Besonders spontan war Adrian, der Sonntag gefragt wurde ob er mit will und kurzerhand am Montag an der Pier stand. Doch dann stellte sich heraus: Sein Koffer ist in Kopenhagen liegen geblieben. Um den Zeitplan einzuhalten musste jedoch noch am Montag abgelegt werden. Binnen einer halben Stunde musste er die Entscheidung fällen: Mitsegeln und nicht nur Koje, sondern auch Ölzeug teilen – oder spontan zurück nach Hamburg fliegen. Da war doch die Entscheidung klar. Schnell wurden die wichtigsten Hygieneartikel eingekauft und die Crew war vollständig.
Die erste Nacht war ruppig – wenn nicht gar zornig. Die Welle war kurz und es stand eine anstrengende Kreuz mit vielen Schlägen bevor.
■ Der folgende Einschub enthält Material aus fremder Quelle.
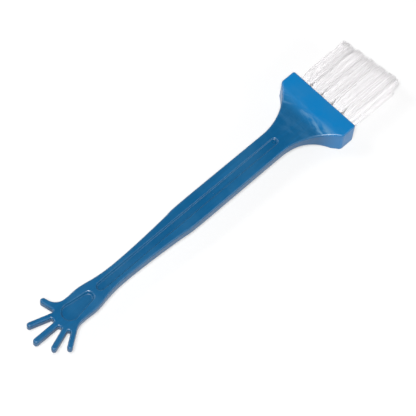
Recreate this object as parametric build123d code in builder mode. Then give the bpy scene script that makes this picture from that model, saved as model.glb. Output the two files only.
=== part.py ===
from build123d import *
from math import hypot, radians, tan
import os

# Groove brush: a one-piece moulded handle with a five-fingered hand at its -Y end, and a head
# at its +Y end that holds two rows of nylon tufts. Each tuft is folded over a flat wire anchor.
# Frame: millimetres, +Z up, +Y from the hand to the tuft tips, X = 0 on the centre line.
# The origin is at the middle of the overall length, at the level of the head's underside.

# ---- Driving dimensions -------------------------------------------------------------------

overall_length = 190.0
tip_y = overall_length / 2
hand_end_y = -overall_length / 2

# Head block
head_width = 35.4
head_height = 11.2
head_front_y = 65.6
head_corner_r = 0.9
shoulder_corner_r = 2.0

# Grip, the plate between the head and the hand
grip_thickness = 4.8
grip_top_z = 10.3
grip_bottom_z = grip_top_z - grip_thickness
hand_thickness = 3.6
hand_mid_z = (grip_top_z + grip_bottom_z) / 2
hand_top_z = hand_mid_z + hand_thickness / 2
hand_bottom_z = hand_mid_z - hand_thickness / 2
rim_r = 0.75

# Half widths of the grip, as (x, y) stations from the palm to the neck
palm_r = 5.75
palm_y = -77.75
grip_side = [
    (palm_r, -72.5),
    (5.9, -67.8),
    (4.65, -60.0),
    (3.9, -46.0),
    (4.55, -30.0),
    (5.35, -19.0),
    (5.8, -6.0),
]
neck_start = (5.65, 35.0)
flank_r = 28.3

# Side view of the neck: the plate thickens into the block along two hollow curves
neck_top_y = 48.5
block_top_y = 57.0
block_crest_r = 3.0
neck_bottom_y = 41.0
block_bottom_y = 56.0
thinning_start_y = -56.0
thinning_end_y = -72.0

# Groove along the top of the grip
groove_floor_width = 2.7
groove_draft = 27
groove_palm_y = -59.9
groove_head_y = 36.0
groove_depth_palm = 1.2
groove_depth_head = 0.6
groove_floor_r = 0.5
groove_rim_r = 0.4

# Marks of the mould in the groove's floor
gate_y = 36.3
gate_r = 1.0
gate_depth = 0.2
gate_stub_r = 0.45
gate_stub_height = 0.15
pin_y = 1.8
pin_r = 0.55
pin_height = 0.2

# Teardrop recess in the palm
recess_depth = 1.1
recess_big = (-76.0, 3.3)
recess_small = (-66.6, 1.85)
recess_draft = 20
recess_floor_r = 0.45
recess_rim_r = 0.5

# Fingers: root centre, tip centre, width
fingers = {
    "thumb": ((-5.0, -78.9), (-10.75, -80.3), 2.5),
    "index": ((-3.2, -80.2), (-6.8, -91.1), 2.2),
    "middle": ((0.0, -80.0), (0.0, hand_end_y + 1.25), 2.5),
    "ring": ((3.1, -80.0), (6.75, -90.7), 2.25),
    "little": ((5.1, -78.0), (10.7, -86.1), 2.15),
}
web_r = 0.75
thumb_crook_r = 5.4
little_crook_r = 8.0

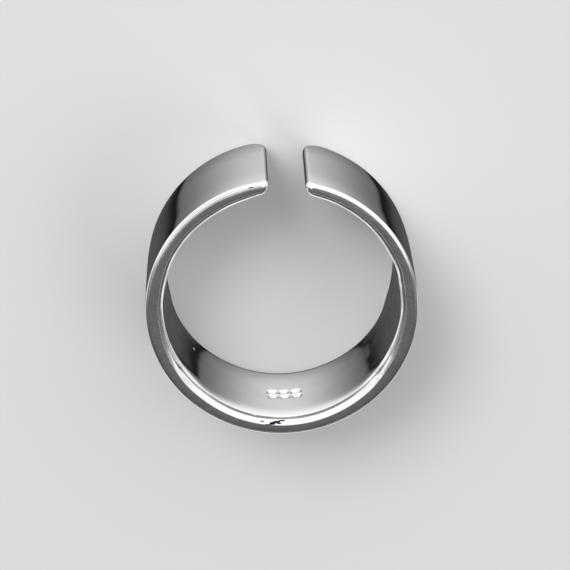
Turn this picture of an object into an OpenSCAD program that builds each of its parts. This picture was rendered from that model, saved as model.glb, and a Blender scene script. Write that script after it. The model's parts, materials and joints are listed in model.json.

Bei Übergang in das Wachsystem macht sich bei vielen Seekrankheit breit. Doch bei Morgengrauen war die Bucht von Tallin verlassen und die Lage hat sich durch einen weit günstigeren TWA deutlich beruhigt. Wir wechseln von der Sturmfock auf die Touren-Jib. Jetzt lautete es Kurs Schweden.
Die Crew – die sich zu größeren Teilen nicht vorher kannte – harmoniert hervorragend. In den Wachen wurde viel Deep- aber auch Shittalk geführt und zuweilen Macarena getanzt. Es gab Partywachen und Quaselwachen. Manchmal fehlt eigentlich nur das Lagerfeuer in der Mitte des Cockpits. Dem stand nur leider der recht brennbare Baustoff Carbon entgegen. Die Stimmung war durchgehend hervorragend und es gab immer etwas spannendes zu erzählen und zu erleben. Darunter gelitten hat vor allem Julius, der als Skipper wachfrei fuhr. Denn er lebte immer in der Angst die spannendsten, witzigsten und schönsten Momente der jeweiligen Wachen zu verpassen.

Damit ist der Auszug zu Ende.